I call my dad every Sunday. He's 84 and doesn't typically have much to say, but I listen with both ears whenever he does. This week, he didn't disappoint.
"I don't understand why people ask if you're happy, he began. "What the fuck does that even mean: Are you happy? Yea, I suppose — when I was a kid, and we were going to an amusement park or somethin' — maybe I felt a little 'happy' that day, but was I happy? How am I supposed to know if I'm fucken happy? What the hell kind of question is that anyway: Are you happy? How 'bout this: I don't fucken know, and it's none of your goddamn business if I did."
If you're wondering who was dumb enough to ask MY father this question, join the club. When I asked him, he just laughed and said, "No one. I just figured that's what they were thinkin.'" But the man does have a point. What IS happiness? How do you know if you're truly happy or just momentarily joyful?
The image below, taken the morning of my third "final hearing," six months after filing an emergency motion of contempt — approximately one year from the date my contested divorce (which lasted three years) was final — marks one of the worst days of my life. It was the day I nearly had a nervous breakdown. I may have even punched a wall or two. But hey, at least my outfit was on point.
I'm wearing the same shirt I wore to my daughter's National History Day competition that summer: the event that prompted this photograph. I guess I was hoping a patriotic color scheme might score points with the judge, but that never happened. Instead, I shuffled back home from the courthouse and lay my head down on evidence that never got presented. Then, I proceeded to sob until my eyes turned blue, snapping a photo to commemorate my strength. You see, my attorney never showed up to court that day, said she got "stuck in traffic." It would be another three months before a judge would hear my case.
The irony about this photograph is what came next. The morning of our rescheduled hearing, I was called to testify in front of a new judge. When asked what led to this hearing, I saw an opportunity. I told her everything I was never allowed to mention previously, intimate details that should have been addressed long ago. Her jaw dropped.
She let me say what really happened instead of skimming over critical information. For once, I felt heard. It was glorious. She then asked what I wanted, and when I told her, she gave it to me. It took three days for the smile to wear off. Was I happy? You're damn right I was—still am, even on days that may seem bleak and hopeless.

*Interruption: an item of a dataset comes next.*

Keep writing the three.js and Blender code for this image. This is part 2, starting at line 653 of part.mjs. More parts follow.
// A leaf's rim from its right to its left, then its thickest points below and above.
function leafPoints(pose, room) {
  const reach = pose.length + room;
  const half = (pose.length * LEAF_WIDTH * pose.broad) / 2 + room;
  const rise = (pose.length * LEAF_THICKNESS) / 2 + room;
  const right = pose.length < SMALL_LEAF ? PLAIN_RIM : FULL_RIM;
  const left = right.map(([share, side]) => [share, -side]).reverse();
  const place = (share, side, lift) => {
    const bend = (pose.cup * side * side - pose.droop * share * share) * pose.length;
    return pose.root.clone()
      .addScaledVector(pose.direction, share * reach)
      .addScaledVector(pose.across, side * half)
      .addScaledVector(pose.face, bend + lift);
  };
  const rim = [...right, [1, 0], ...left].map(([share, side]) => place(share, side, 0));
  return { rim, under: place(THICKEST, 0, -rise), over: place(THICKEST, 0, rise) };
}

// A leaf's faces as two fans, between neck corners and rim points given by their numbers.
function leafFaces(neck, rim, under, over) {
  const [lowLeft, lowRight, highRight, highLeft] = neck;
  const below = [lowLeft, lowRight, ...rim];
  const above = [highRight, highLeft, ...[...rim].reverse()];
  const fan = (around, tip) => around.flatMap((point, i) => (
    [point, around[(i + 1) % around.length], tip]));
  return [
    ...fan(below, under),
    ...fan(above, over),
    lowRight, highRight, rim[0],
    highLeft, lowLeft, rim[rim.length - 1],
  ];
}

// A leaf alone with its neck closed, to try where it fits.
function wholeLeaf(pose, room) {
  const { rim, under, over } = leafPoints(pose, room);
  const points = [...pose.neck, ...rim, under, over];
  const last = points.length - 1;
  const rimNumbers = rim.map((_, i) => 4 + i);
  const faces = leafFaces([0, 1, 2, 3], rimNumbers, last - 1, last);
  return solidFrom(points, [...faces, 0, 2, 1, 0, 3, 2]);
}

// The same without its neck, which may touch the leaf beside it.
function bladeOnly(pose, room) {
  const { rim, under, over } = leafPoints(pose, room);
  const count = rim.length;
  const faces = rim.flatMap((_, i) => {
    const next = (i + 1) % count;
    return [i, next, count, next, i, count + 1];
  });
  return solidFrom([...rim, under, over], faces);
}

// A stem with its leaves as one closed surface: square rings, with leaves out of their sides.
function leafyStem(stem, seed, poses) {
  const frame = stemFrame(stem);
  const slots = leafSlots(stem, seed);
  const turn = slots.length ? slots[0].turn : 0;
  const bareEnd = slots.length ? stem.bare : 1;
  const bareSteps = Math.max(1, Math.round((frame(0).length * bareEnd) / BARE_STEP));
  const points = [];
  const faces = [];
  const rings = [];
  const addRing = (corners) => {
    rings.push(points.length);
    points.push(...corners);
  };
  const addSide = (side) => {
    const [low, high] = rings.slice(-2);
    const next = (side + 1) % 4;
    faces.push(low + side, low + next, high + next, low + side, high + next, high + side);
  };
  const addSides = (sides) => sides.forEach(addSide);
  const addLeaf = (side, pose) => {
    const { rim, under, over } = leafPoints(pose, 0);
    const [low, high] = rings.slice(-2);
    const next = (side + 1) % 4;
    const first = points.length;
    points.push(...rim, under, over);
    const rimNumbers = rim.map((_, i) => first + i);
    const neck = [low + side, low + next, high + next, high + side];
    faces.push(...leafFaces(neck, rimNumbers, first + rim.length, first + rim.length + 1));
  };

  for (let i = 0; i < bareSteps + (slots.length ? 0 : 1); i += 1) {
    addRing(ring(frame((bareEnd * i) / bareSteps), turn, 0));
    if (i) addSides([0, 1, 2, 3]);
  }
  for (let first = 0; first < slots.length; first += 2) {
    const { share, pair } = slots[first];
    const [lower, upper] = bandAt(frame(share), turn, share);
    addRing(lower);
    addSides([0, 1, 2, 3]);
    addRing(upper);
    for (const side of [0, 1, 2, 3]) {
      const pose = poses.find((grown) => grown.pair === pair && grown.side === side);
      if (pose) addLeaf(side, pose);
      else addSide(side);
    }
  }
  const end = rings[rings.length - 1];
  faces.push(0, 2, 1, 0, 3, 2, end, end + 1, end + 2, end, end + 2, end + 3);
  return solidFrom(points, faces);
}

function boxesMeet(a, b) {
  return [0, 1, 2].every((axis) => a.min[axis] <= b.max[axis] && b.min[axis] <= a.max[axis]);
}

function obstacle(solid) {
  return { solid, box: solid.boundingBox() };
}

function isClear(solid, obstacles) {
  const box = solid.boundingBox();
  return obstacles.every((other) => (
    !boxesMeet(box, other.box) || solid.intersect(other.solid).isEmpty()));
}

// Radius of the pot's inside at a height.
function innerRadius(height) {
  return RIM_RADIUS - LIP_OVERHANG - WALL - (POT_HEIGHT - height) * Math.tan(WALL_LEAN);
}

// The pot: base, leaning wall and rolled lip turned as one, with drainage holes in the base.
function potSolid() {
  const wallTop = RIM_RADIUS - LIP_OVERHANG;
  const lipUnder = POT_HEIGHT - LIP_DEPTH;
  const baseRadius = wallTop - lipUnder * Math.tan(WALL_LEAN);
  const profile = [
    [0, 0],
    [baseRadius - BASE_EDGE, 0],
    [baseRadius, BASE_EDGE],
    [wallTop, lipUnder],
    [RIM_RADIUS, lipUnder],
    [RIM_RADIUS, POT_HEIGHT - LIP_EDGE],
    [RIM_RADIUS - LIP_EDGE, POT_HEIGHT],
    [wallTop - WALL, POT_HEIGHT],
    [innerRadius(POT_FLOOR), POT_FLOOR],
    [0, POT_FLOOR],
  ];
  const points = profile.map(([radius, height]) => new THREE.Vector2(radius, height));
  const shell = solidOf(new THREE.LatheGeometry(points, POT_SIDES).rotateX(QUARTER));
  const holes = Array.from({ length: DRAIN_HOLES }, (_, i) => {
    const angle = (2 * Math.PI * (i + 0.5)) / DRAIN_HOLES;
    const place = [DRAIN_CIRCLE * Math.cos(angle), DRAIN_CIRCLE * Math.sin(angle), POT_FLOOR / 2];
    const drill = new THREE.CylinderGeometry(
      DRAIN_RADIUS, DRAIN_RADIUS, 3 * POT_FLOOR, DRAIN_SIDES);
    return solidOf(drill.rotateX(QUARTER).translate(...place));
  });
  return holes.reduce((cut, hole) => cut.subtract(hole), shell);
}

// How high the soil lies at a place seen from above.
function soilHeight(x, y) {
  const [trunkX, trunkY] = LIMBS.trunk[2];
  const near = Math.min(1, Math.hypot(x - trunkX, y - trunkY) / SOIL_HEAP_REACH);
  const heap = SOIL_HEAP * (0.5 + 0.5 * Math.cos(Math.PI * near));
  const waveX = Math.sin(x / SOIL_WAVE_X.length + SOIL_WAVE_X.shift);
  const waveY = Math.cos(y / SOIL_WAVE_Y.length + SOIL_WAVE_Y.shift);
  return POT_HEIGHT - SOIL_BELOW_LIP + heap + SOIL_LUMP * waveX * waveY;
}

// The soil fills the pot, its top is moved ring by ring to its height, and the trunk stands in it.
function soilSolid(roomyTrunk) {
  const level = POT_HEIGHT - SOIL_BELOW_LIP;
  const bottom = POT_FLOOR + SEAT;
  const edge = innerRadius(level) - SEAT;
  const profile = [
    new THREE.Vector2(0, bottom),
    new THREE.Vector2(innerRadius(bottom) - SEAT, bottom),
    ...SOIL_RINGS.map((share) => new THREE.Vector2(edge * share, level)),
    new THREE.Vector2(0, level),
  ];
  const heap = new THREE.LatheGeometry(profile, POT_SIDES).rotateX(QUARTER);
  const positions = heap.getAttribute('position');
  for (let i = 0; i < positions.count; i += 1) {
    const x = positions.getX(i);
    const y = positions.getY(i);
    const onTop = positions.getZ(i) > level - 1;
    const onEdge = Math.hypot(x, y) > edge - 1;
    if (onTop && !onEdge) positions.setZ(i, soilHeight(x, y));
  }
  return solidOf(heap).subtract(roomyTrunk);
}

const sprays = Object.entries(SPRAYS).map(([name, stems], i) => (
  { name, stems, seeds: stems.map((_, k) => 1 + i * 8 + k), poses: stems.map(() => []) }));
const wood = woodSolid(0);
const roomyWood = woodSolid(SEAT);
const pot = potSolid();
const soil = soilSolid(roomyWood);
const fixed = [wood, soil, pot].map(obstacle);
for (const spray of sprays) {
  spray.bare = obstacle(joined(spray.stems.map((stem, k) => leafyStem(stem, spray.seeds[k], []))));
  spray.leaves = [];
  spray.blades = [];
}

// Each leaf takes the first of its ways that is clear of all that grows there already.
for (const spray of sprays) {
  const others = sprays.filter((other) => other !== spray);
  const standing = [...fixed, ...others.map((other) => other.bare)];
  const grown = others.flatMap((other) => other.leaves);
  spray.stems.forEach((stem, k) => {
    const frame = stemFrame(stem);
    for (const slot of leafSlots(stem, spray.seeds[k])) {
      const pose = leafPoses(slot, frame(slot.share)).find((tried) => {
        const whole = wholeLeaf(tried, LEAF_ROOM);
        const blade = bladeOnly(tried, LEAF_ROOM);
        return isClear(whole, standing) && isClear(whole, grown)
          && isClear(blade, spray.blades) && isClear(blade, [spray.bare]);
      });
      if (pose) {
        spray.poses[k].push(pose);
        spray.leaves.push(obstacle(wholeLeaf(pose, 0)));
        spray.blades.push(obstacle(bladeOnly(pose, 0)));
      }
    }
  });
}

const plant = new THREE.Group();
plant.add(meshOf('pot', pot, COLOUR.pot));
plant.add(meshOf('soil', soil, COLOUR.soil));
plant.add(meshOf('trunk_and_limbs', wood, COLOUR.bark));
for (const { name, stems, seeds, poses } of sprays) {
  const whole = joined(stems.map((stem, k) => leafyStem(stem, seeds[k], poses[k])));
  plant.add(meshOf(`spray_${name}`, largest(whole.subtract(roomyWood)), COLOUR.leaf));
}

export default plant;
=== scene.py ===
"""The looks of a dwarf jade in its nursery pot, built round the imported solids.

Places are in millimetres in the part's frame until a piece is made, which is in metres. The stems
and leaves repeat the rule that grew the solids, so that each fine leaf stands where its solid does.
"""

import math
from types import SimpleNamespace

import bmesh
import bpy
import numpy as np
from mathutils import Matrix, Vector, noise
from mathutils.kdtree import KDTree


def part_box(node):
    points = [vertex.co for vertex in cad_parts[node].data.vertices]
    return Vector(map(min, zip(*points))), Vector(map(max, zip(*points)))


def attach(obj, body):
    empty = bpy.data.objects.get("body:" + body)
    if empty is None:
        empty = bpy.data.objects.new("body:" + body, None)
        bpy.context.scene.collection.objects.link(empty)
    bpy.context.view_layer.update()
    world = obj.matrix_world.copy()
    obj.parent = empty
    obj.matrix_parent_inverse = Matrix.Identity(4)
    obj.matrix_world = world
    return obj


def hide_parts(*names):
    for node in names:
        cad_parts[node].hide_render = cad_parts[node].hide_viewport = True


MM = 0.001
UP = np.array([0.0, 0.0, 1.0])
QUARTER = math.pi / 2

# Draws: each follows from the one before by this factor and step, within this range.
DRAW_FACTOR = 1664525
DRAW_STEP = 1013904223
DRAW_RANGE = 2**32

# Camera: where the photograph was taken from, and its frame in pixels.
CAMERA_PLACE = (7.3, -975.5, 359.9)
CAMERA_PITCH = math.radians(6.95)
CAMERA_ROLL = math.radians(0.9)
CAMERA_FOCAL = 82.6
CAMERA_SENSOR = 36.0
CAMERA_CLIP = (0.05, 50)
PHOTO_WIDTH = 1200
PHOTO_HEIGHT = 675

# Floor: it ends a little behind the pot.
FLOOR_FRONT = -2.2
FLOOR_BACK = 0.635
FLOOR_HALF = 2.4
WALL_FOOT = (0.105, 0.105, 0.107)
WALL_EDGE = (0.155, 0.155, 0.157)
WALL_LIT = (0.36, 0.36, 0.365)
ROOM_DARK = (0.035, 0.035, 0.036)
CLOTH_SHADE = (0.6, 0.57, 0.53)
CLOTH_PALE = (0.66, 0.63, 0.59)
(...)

You know that eerie stillness in every horror movie, right before somebody gets whacked, where the music gets super edgy, and your heart begins to race? That's what it's like for people who suffer from anxiety. We worry incessantly about things we cannot control, intangible things that haven't happened but could, like what if your car breaks down on the highway and a psychopath stops to help, or the twinge in your knee requires surgery not covered by your shitty healthcare plan?

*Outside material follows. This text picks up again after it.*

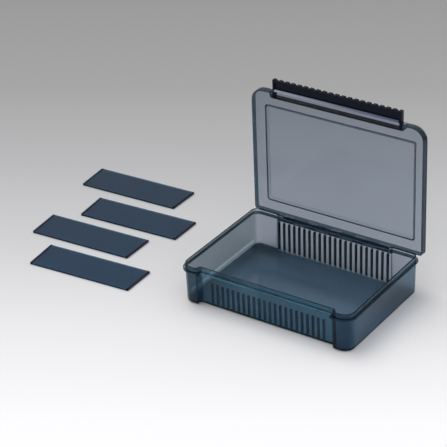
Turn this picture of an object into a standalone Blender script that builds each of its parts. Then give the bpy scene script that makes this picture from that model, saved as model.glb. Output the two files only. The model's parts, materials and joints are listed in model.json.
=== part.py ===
"""Lure box: a smoke tub with ribbed long walls, a hinged lid with a snap latch, and four loose dividers."""

import math

import bpy
from mathutils import Matrix

# Sizes are in metres. +X runs along the box, +Y goes to the hinge side, +Z is up.
# The origin is the middle of the tub's underside.

# Plan of the box at the tub's flange
BOX_WIDTH = 0.205
BOX_DEPTH = 0.145
FRONT_POST_WIDTH = 0.0249
FRONT_CORNER_SHARE = 0.582
BACK_POST_WIDTH = 0.036
BACK_CORNER_RADIUS = 0.011
LID_BACK_CORNER_RADIUS = 0.004
RECESS_DEPTH = 0.0053
BACK_RECESS_DEPTH = 0.0026
POST_EDGE_RADIUS = 0.0032
STEP_CORNER_RADIUS = 0.0008
LEAST_RADIUS = 0.0004
POST_EDGE_SHARE = 0.38
STEP_CORNER_SHARE = 0.52
CORNER_STEPS = 7
STEP_STEPS = 3

# Tub
FLOOR_THICKNESS = 0.0018
WALL_THICKNESS = 0.0016
OUTER_DRAFT = 0.0006
INNER_DRAFT = 0.0008
BOTTOM_ROUND = 0.0025
FLOOR_FILLET = 0.0016
ROUND_STEPS = 4
FLANGE_TOP = 0.0388
FLANGE_THICKNESS = 0.002
FLANGE_OVERHANG = 0.0024
LIP_HEIGHT = 0.0047
EDGE_BREAK = 0.0003

# Ribs inside the long walls, which the dividers stand between; their row is as long as the back recess
RIB_COUNT = 22
RIB_WIDTH = 0.0026
RIB_TIP_SHARE = 0.72
RIB_DEPTH = 0.0025
RIB_TOP_SLOPE = 0.0012
BACK_RIB_TOP = 0.037
FRONT_RIB_TOP = 0.027

# Lid, as it lies on the tub
PARTING_GAP = 0.0003
SKIRT_SET_IN = 0.0003
SKIRT_THICKNESS = 0.0016
LID_INNER_DEPTH = 0.0054
LID_PLATE_THICKNESS = 0.0015
LID_EDGE_ROUND = 0.0007
PANEL_RISE = 0.0032
PANEL_SIDE_MARGIN = 0.0125
PANEL_BACK_MARGIN = 0.0115
PANEL_FRONT_MARGIN = 0.019
PANEL_CORNER_RADIUS = 0.0037
PANEL_SLOPE = 0.0014

# Hinge
KNUCKLE_COUNT = 9
KNUCKLE_RADIUS = 0.0023
KNUCKLE_GAP = 0.0004
NOTCH_SIDE_ROOM = 0.0003
NOTCH_ROUND_ROOM = 0.0004
HINGE_END_GAP = 0.001
HINGE_SET_BACK = 0.0002
HINGE_LEAF_THICKNESS = 0.0017
HINGE_PIN_RADIUS = 0.001
LID_BORE_CLEARANCE = 0.00008
TUB_BORE_CLEARANCE = 0.00003
ROUND_SIDES = 24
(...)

I have anxiety, and so does my father, so much so that he now worries that people are wondering if he's happy. I sometimes question if all that constant distress is a comfort to him—like maybe he thinks he can't function without it. What is he getting out of being so anxious? What are any of us getting out of it?
A mind is a powerful machine that plays a lot of tricks. It tells us to be afraid when there's nothing to fear and makes us second-guess ourselves, even if we are 100% certain. Whatever the case and whenever it happens to me, I try to find something constructive to occupy my mind, body, and spirit, like rage cleaning, going to the gym, or writing. I also talk myself down when panic sets in. I do this by asking a simple question: Is the thing causing me to suffer happening now, or am I just worried that it could?

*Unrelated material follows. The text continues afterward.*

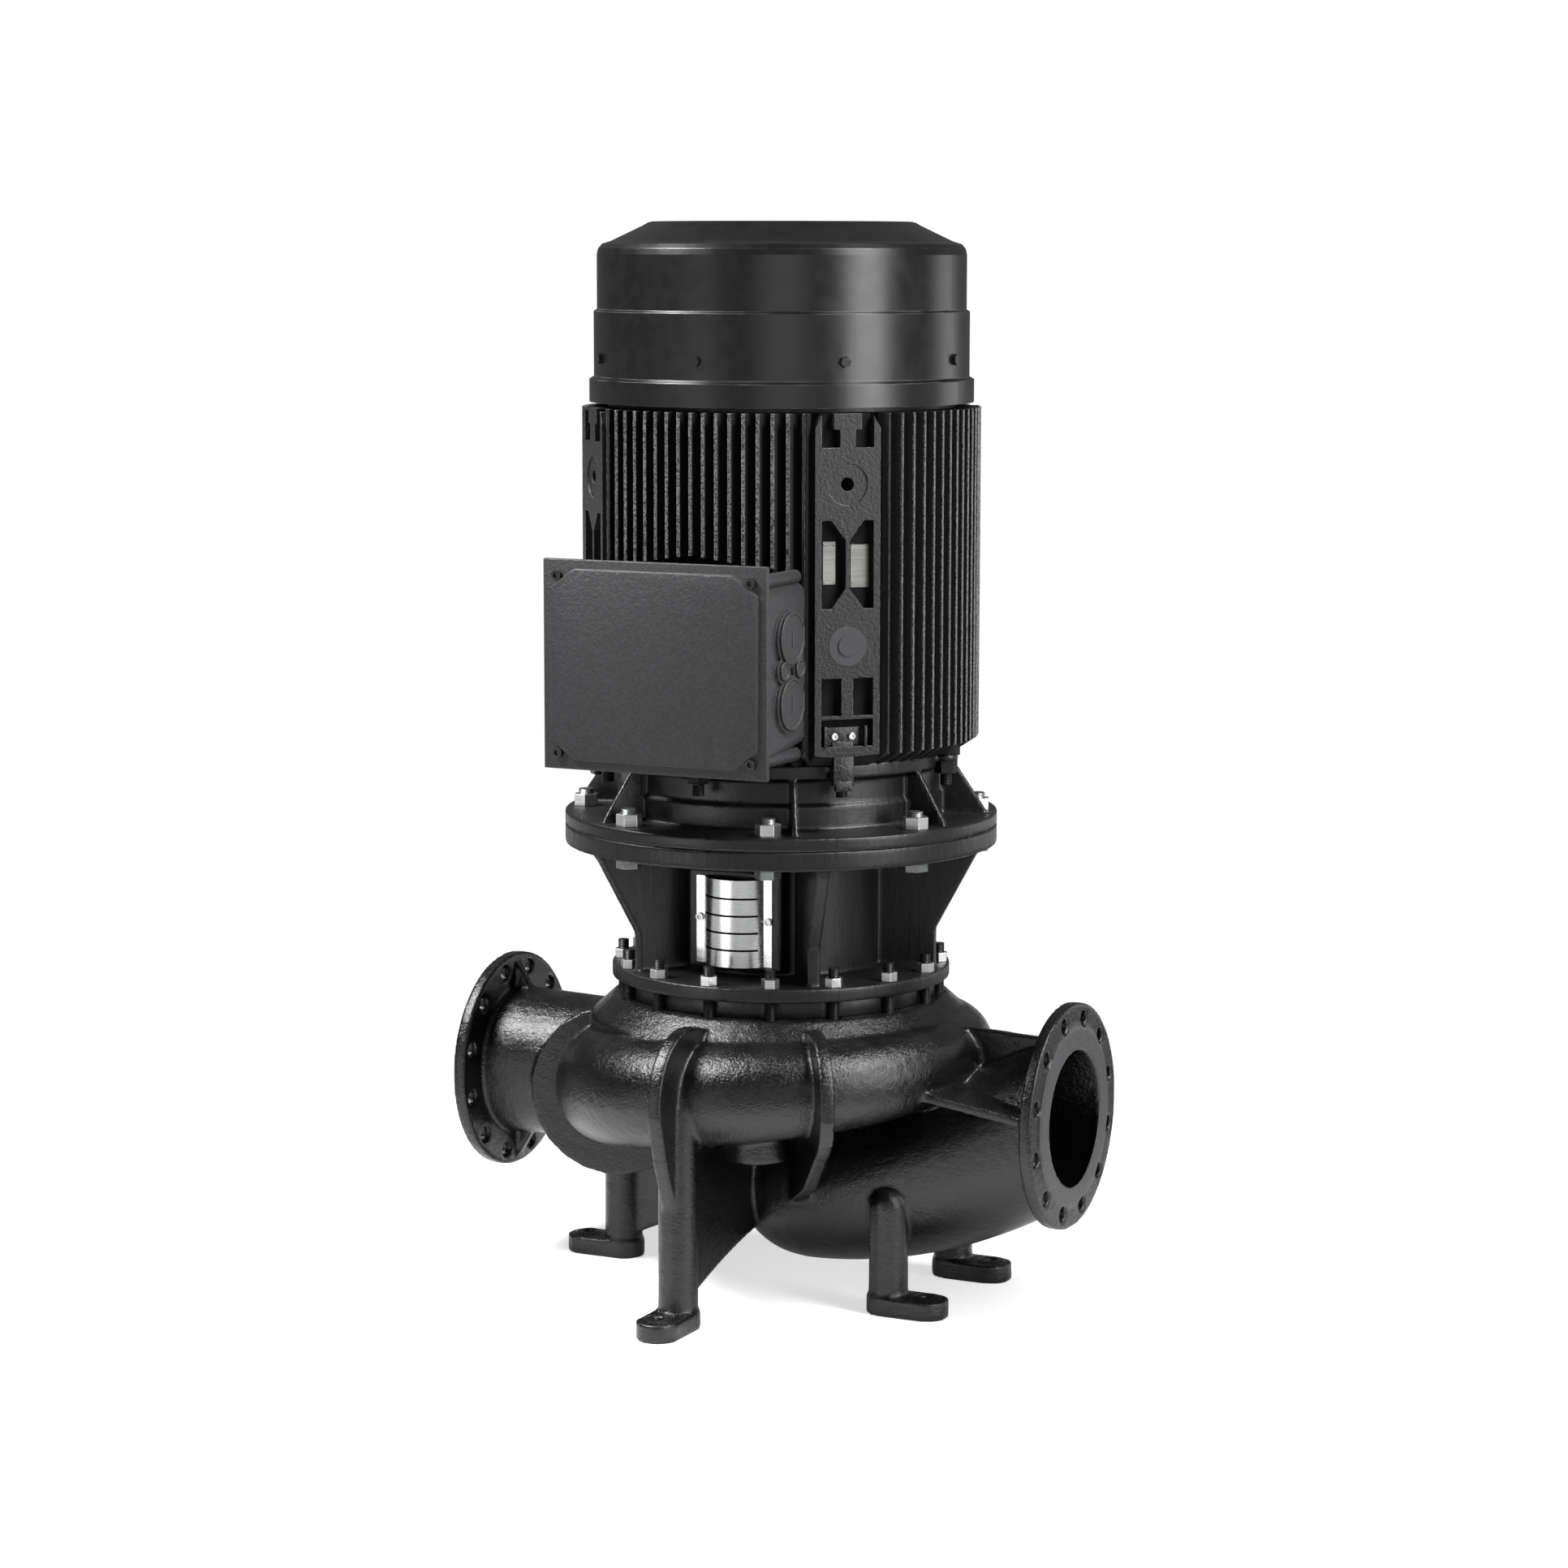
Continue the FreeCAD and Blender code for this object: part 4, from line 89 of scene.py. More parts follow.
class Nodes:
    """A short way to write a node tree."""

    def __init__(self, tree: bpy.types.NodeTree) -> None:
        """Takes the tree that the nodes go into."""
        self.tree = tree

    def add(self, kind: str, settings: Optional[dict] = None, **inputs: Feed) -> bpy.types.Node:
        """Adds a node.

        Args:
            kind: the node's type name without its leading ShaderNode.
            settings: properties of the node.
            inputs: values or sockets for its inputs, with spaces in their names written as _.

        Returns:
            The new node.
        """
        node = self.tree.nodes.new("ShaderNode" + kind)
        for name, value in (settings or {}).items():
            setattr(node, name, value)
        for name, value in inputs.items():
            self.feed(node.inputs[name.replace("_", " ")], value)
        return node

    def feed(self, socket: bpy.types.NodeSocket, value: Feed) -> None:
        """Links a socket to another, or sets its value.

        Args:
            socket: the input that is fed.
            value: the output or the value that feeds it.
        """
        if isinstance(value, bpy.types.NodeSocket):
            self.tree.links.new(value, socket)
        else:
            socket.default_value = value

    def maths(self, operation: str, first: Feed, second: Feed = 0.0,
              clamp: bool = False) -> bpy.types.NodeSocket:
        """Adds a Math node.

        Args:
            operation: the operation's name.
            first, second: values or sockets.
            clamp: whether the result is kept between 0 and 1.

        Returns:
            The result's socket.
        """
        node = self.tree.nodes.new("ShaderNodeMath")
        node.operation = operation
        node.use_clamp = clamp
        self.feed(node.inputs[0], first)
        self.feed(node.inputs[1], second)
        return node.outputs[0]

    def place(self) -> bpy.types.NodeSocket:
        """Where on its object a point lies, as a socket."""
        return self.add("TexCoord").outputs["Object"]

    def noise(self, place: Feed, scale: Feed, detail: float, rough: float = 0.5) -> bpy.types.NodeSocket:
        """Adds a noise.

        Args:
            place: where it is read.
            scale: how fine it is.
            detail: how many finer layers it has.
            rough: how much each finer layer counts.

        Returns:
            The noise's socket.
        """
        return self.add("TexNoise", Vector=place, Scale=scale, Detail=detail, Roughness=rough).outputs[0]

    def between(self, value: Feed, low: float, high: float, to_low: float = 0.0,
                to_high: float = 1.0) -> bpy.types.NodeSocket:
        """Maps a range of values to another, smoothly and clamped.

        Args:
            value: the socket that is read.
            low, high: the range it comes from.
            to_low, to_high: the range it goes to.

        Returns:
            The mapped socket.
        """
        node = self.add("MapRange", {"interpolation_type": "SMOOTHSTEP"}, Value=value)
        ends = {"From Min": low, "From Max": high, "To Min": to_low, "To Max": to_high}
        for name, end in ends.items():
            node.inputs[name].default_value = end
        return node.outputs[0]

    def blend(self, share: Feed, first: Feed, second: Feed) -> bpy.types.NodeSocket:
        """Mixes two colours.

        Args:
            share: how much of the second there is.
            first, second: colours or sockets.

        Returns:
            The mixed colour's socket.
        """
        node = self.tree.nodes.new("ShaderNodeMix")
        node.data_type = "RGBA"
        self.feed(node.inputs[0], share)
        self.feed(node.inputs[6], first)
        self.feed(node.inputs[7], second)
        return node.outputs[2]


class Effect(Enum):
    """The shader groups that several materials share."""

    SAND_GRAIN = "sand_grain"
    WORN_AND_HIGHLIT_EDGE = "worn_and_highlit_edge"
    SETTLED_DUST = "settled_dust"
    BRUSH_LINES = "brush_lines"
    SHADE_AND_TIP_HIGHLIGHT = "shade_and_tip_highlight"
    THREAD = "thread"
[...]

If this sounds familiar, you already know the answer. If something terrible happens, you're not going to have time to stand around, worrying if it will become a problem because it will already be one. And what do we do when we have a problem? We fix it. Yes, shit is going to happen; that's life. You're going to have car problems one day, most likely when you need it the most. You might even lose your job. And let's be honest, inflation is about to kick all of our asses. But imagine what our minds could accomplish if we stopped worrying about things out of our control, made-up stories that may not ever come true.
Are you happy? If you're unsure or the answer is no, take a step back and look at what's going on in your life. Is the thing causing you to suffer happening right now in this very moment, or are you just worried it might?